Rogelio Alaniz
Las esperanzas de disponer de una ley de migraciones como la que tiene cualquier país normal se las llevó el viento. Raúl Castro, a diferencia de su hermano, se ha dado cuenta de que el régimen necesita algunos cambios pero no está dispuesto a jugar con fuego promoviendo una ley que precipite el derrumbe del sistema que él y su familia controlan con mano de hierro desde hace más de medio siglo.

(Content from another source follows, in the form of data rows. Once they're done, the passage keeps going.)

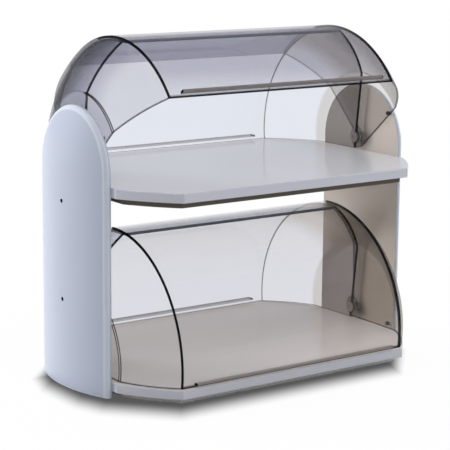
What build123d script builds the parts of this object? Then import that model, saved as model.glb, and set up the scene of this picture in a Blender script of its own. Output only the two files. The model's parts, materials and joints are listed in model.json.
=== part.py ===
from build123d import *
import os
from math import cos, hypot, radians, sin, sqrt

# Two-tier countertop bread display bin, in millimetres.
# X runs along the bin, -Y is its front and +Z is up.
# The origin is on the table, under the middle of the bin.
# Angles of a cover are measured about its pivot line, from the front, up and over to the back.

# ---------------------------------------------------------------- driving dimensions

# Covers: a front cover and, nested inside it, a back cover over each tray
cover_radius = 180.6            # outside of a front cover's curved sheet
cover_wall = 3.0
cover_nest_gap = 1.6            # between a back cover and the front cover outside it
sheet_half_length = 200.8       # middle of the bin to the seam between sheet and shoulder
cheek_half_length = 258.6       # middle of the bin to a front cover's outer cheek face
cheek_radius = 104.3            # pivot line to the corner between shoulder and cheek
shoulder_bulge = 6.5            # rise of the shoulder's curved profile over its chord
cheek_corner_radius = 7.0
front_top_angle = 92.3          # top edge of a closed front cover
back_top_angle = 96.4           # the same for a back cover, measured from the back
upper_front_raised = 42.8       # how far the upper front cover stands open
edge_drop = 20.0                # pivot line down to a closed cover's lower edge
ear_radius = 17.5               # round end of a cover, about its pivot line
ear_corner_radius = 6.0

# Grip strip outside each sheet, stiffener on a back cover's top edge
grip_reach = 6.5                # beyond a front cover's sheet
grip_lift = 3.7                 # above the sheet's lower edge
grip_half_length = 181.0
grip_corner_radius = 2.0
stiffener_depth = 1.0           # inside the sheet
stiffener_end_gap = 2.0         # from the seam to the root of its sloped end
stiffener_slope = 2.5

# Small round bumpers that keep a front cover's cheeks off the end panels
bumper_radius = 3.0
bumper_height = 3.6
bumper_forward = 80.0           # from the pivot line, closed
bumper_drop = 12.5

# Tiers
foot_height = 1.5
tier_pitch = 280.0
cover_rest_gap = 0.4            # closed cover to tray

# Trays
tray_height = 23.5              # tray and its base together
tray_skirt = 14.4
tray_skin = 3.2
tray_margin = 3.0               # the tray's edge outside the curved sheet
tray_corner_margin = 1.0        # the tray's corner outside the seam
tray_shoulder_bulge = 4.0
tray_edge_radius = 2.2
tray_lip_radius = 1.0
base_setback = 12.0             # the base stands this far inside the tray's edge
base_wall = 3.0
base_floor = 2.5
base_edge_radius = 2.0
rib_thickness = 2.0
rib_rows = 3
rib_columns = 5

# End panels: a flat inner plate on the rim of a bulged outer shell
panel_gap = 4.0                 # front cover's cheek to the inner plate
panel_half_depth = 92.0
arch_drop = 6.5                 # the upper pivot down to the middle of the arch
panel_lift = 1.0                # above the table
panel_wall = 3.0
panel_bulge = 27.2              # inner face to the crown of the bulge
rim_width = 10.2                # inner face to the crease
rim_step = 6.5                  # the rim leans in this far on its way to the crease
rim_bow = 0.8
rim_land = 2.2                  # straight part of the shell's rim, next to the plate
rim_corner_radius = 2.8
crease_radius = 3.0
plate_thickness = 3.0
plate_chamfer = 0.8

# Pivots
pin_radius = 4.0
pin_clearance = 0.08
pin_end_length = 1.5            # pin past its nut
pin_head_radius = 6.0
pin_head_height = 1.4
cap_radius = 8.5
cap_height = 2.8
cap_chamfer = 0.9
cap_dimple_radius = 3.2
cap_dimple_depth = 0.8
axial_clearance = 0.3           # pin head to the inner cheek
washer_radius = 9.0
washer_play = 0.1               # each side of a washer between two cheeks
spacer_radius = 8.0
nut_across_flats = 13.0
nut_height = 5.0
fit_clearance = 0.02            # a fastener's shank in its own hole

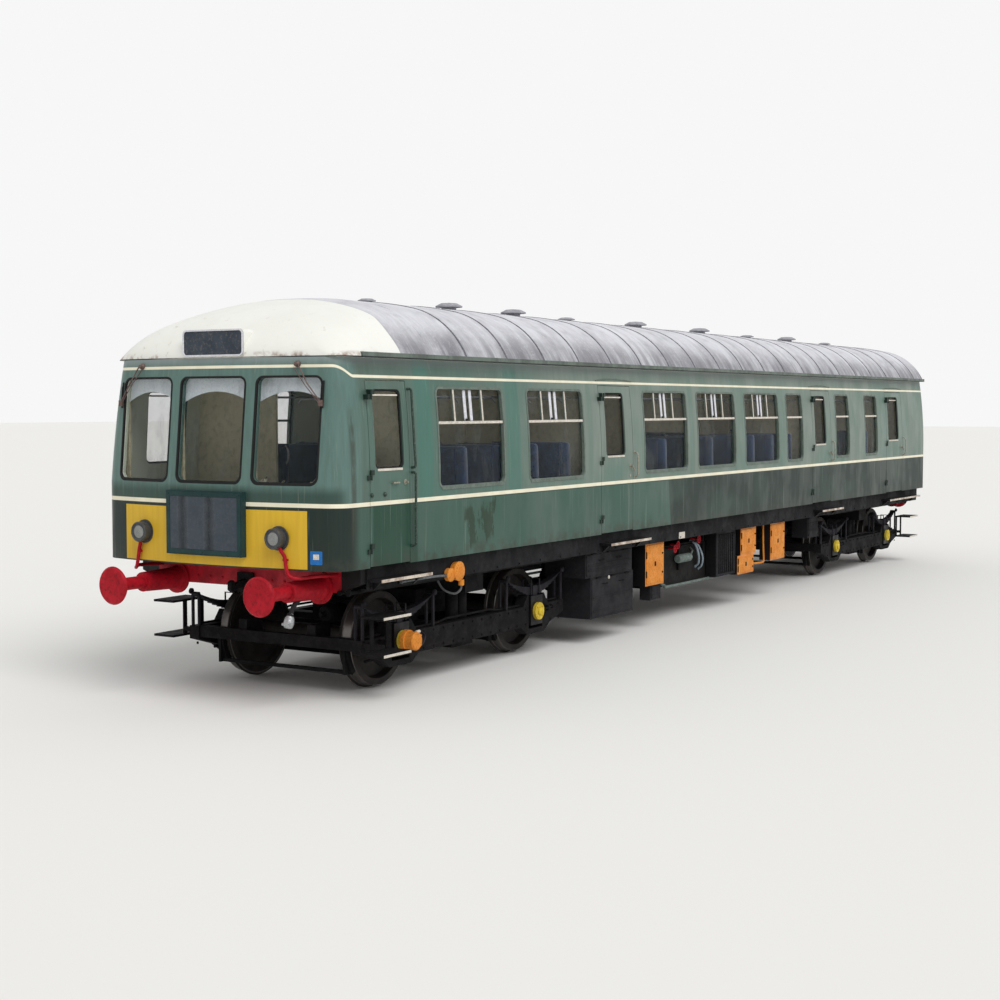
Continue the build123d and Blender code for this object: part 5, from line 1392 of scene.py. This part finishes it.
# Bogies: worn edges of the treads, bolts, clips and links of the springs, covers, pipes and brake cylinders
bogies = {
    "pivots": {"front": 3.06, "rear": 15.25},
    "wheelbase": 2.59,
    "frameFace": 1.06,
    "frameBolts": (0.33, 0.49),
    "boltHalf": 1.8,
    "coverFace": 1.115,
    "axleZ": 0.457,
    "treads": (1.83, 0.22),      # middle from the pivot, half length
    "treadTops": (0.43, 0.775),
    "treadEdge": 1.4,
    "springSpan": 1.18,
    "springEye": 0.86,
    "pipe": [(-1.85, 0.535), (-0.6, 0.535), (-0.4, 0.56), (0.4, 0.56), (0.6, 0.535), (1.85, 0.535)],
    "glandY": -1.19,
}
axleZ = up(bogies["axleZ"])
for name, pivot in bogies["pivots"].items():
    body, pivotX = f"bogie_{name}", along(pivot)
    bolts, edges, links, caps, rods = [bmesh.new() for number in range(5)]
    axles = [pivotX + end * bogies["wheelbase"] / 2 for end in (-1, 1)]
    outerEnd = -1 if name == "front" else 1      # the ladders stand only here
    for side in (-1, 1):
        for x in spread(*about(pivotX, bogies["boltHalf"]), 21):
            for height in bogies["frameBolts"]:
                if min(abs(x - axleX) for axleX in axles) > 0.2:
                    addBolt(bolts, (x, side * bogies["frameFace"], up(height)), (0, side, 0), 0.01, 0.01)
        for height in bogies["treadTops"]:
            x = about(pivotX + outerEnd * bogies["treads"][0], bogies["treads"][1])
            addPlate(edges, onPlane(side, bogies["treadEdge"]), x, (up(height) - 0.026, up(height) - 0.001),
                     0.005, -0.001, 0.003, 3)
        for axleX in axles:
            if (name, side, axleX) != ("front", -1, axles[0]):      # the generator is there
                cover = Vector((axleX, side * bogies["coverFace"], axleZ))
                cap = [(0.04, -0.001), (0.04, 0.012), (0.03, 0.018), (0, 0.02)]
                addTurned(caps, cap, cover, (0, side, 0), 20)
                addBoltRing(caps, cover, (0, side, 0), 0.07, 4, 45, 0.009, 0.009)
                end = Vector((axleX + 0.28, side * 1.1, axleZ + 0.02))
                addTube(rods, [end - Vector((0.15, 0, 0.01)), end], 0.011, 8)
                addBolt(rods, end, (1, 0, 0), 0.016, 0.02)
                addBox(rods, (axleX + 0.2, axleX + 0.23), (side * 1.05, side * 1.11),
                       (axleZ - 0.02, axleZ + 0.04))
            for x in about(axleX, bogies["springSpan"] / 2):
                eye = (x, side * 1.05, up(bogies["springEye"]))
                addTurned(links, [(0.03, 0), (0.03, 0.02), (0.016, 0.03)], eye, (0, side, 0), 14)
            for x in about(axleX, 0.09):
                addTube(links, [(x, side * y, up(height)) for y, height in
                                ((0.95, 0.64), (0.95, 0.8), (1.055, 0.8), (1.055, 0.64))], 0.009, 6)
        addTube(rods, [(pivotX + x, side, up(height)) for x, height in bogies["pipe"]], 0.013, 8)
        addTube(rods, [(x, side * 0.93, up(0.29)) for x in about(pivotX, 1.7)], 0.015, 8)
        for end in (-1, 1):      # brake cylinders
            addTurned(rods, [(0, 0), (0.085, 0.006), (0.09, 0.03), (0.09, 0.26), (0.07, 0.29), (0.03, 0.3),
                             (0.02, 0.36)], (pivotX + end * 1.36, side * 0.42, up(0.7)), (end, 0, 0), 20)
            addBox(rods, about(pivotX + end * 1.74, 0.12), about(side * 0.42, 0.05), (up(0.45), up(0.62)))
    if name == "front":      # the generator's glands and the stiff end of its cable
        for height, reach in ((0.53, 0.131), (0.4, 0.146)):
            addTube(edges, [(axles[0] + 0.07, bogies["glandY"], up(height)),
                            (axles[0] + reach, bogies["glandY"], up(height) + 0.004)], 0.016)
        line = [(0.14, -1.19, 0.4), (0.2, -1.18, 0.41), (0.3, -1.14, 0.46), (0.34, -1.07, 0.5)]
        addTube(links, curvy([(axles[0] + x, y, up(height)) for x, y, height in line], 5), 0.011, 8)
    finishPiece(bolts, f"frameBolts_{name}", "bogieBlackShaded", 0, body)
    finishPiece(edges, f"treadEdges_{name}", "edgeWhite", 0.001, body)
    finishPiece(links, f"springClips_{name}", "springSteelShaded", 0, body)
    finishPiece(caps, f"coverCaps_{name}", "yellowPaint", 0, body)
    finishPiece(rods, f"bogiePipes_{name}", "bogieBlackShaded", 0.002, body)
print("underfloor and bogies done")

# Rear end: hand rails, lamp brackets, jumper sockets and bolts beside the gangway
rear = {"railY": 0.66, "rail": (1.75, 2.75), "sockets": (1.5, 1.75), "socketY": 0.95, "brackets": (1.9, 2.4),
        "boltY": 0.52}
place = onEnd(rearX)
shape, sockets = bmesh.new(), bmesh.new()
low, high = [up(height) for height in rear["rail"]]
rail = [(low, 0), (low + 0.01, 0.04), (low + 0.06, 0.06), (high - 0.06, 0.06), (high - 0.01, 0.04), (high, 0)]
for side in (-1, 1):
    addTube(shape, curvy([place(side * rear["railY"], *spot) for spot in rail], 4), 0.013, 8)
    for height in rear["brackets"]:
        addBox(sockets, (rearX - 0.001, rearX + 0.03), about(side, 0.03), (up(height), up(height) + 0.05))
    for height in rear["sockets"]:
        y = side * rear["socketY"]
        addTurned(sockets, [(0.07, 0), (0.07, 0.05), (0.058, 0.055), (0.058, 0.11), (0.066, 0.112),
                            (0.066, 0.12), (0.02, 0.128)], place(y, up(height), 0), (1, 0, -0.4))
        addBox(sockets, (rearX - 0.001, rearX + 0.012), about(y, 0.09), about(up(height), 0.08))
    for number in range(9):
        addBolt(sockets, place(side * rear["boltY"], up(1.45 + number * 0.2), 0), (1, 0, 0), 0.01, 0.01)
finishPiece(shape, "rearHandRails", "darkRail")
finishPiece(sockets, "rearSockets", "underframeBlackShaded", 0.002)
print("rear end done")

Como todos los déspotas “que en el mundo han sido”, Raúl Castro tiene un olfato afinado que le permite registrar las mínimas oscilaciones que puedan poner en peligro al sistema. Con cinismo descarnado, no ignora que en las dictaduras comunistas la apertura de las fronteras producen estampidas en masa. Lo que ocurrió en Europa del Este puede replicarse perfectamente en Cuba. Los entendidos aseguran que de liberalizarse la ley de migraciones es muy probable que en la primera semana más de un millón de cubanos se vayan de la isla rumbo a cualquier parte, dominados por la certeza de que donde estén siempre van a estar mejor que en el ya célebre manicomio del Caribe.
Conciente de esos límites, Raúl Castro decidió no producir cambios y redujo todas las expectativas a liberar alrededor de tres mil presos comunes. Se trata en todos los casos de delincuentes que se hacinaban en las cárceles y que estaban generando serios problemas sociales. Los cubanos ahora deberán convivir con tres mil indultados, en la mayoría de los casos rateros y rufianes que abundan en esta isla que de manera perversa reprodujo los peores vicios de las dictaduras que en su momento dijo combatir.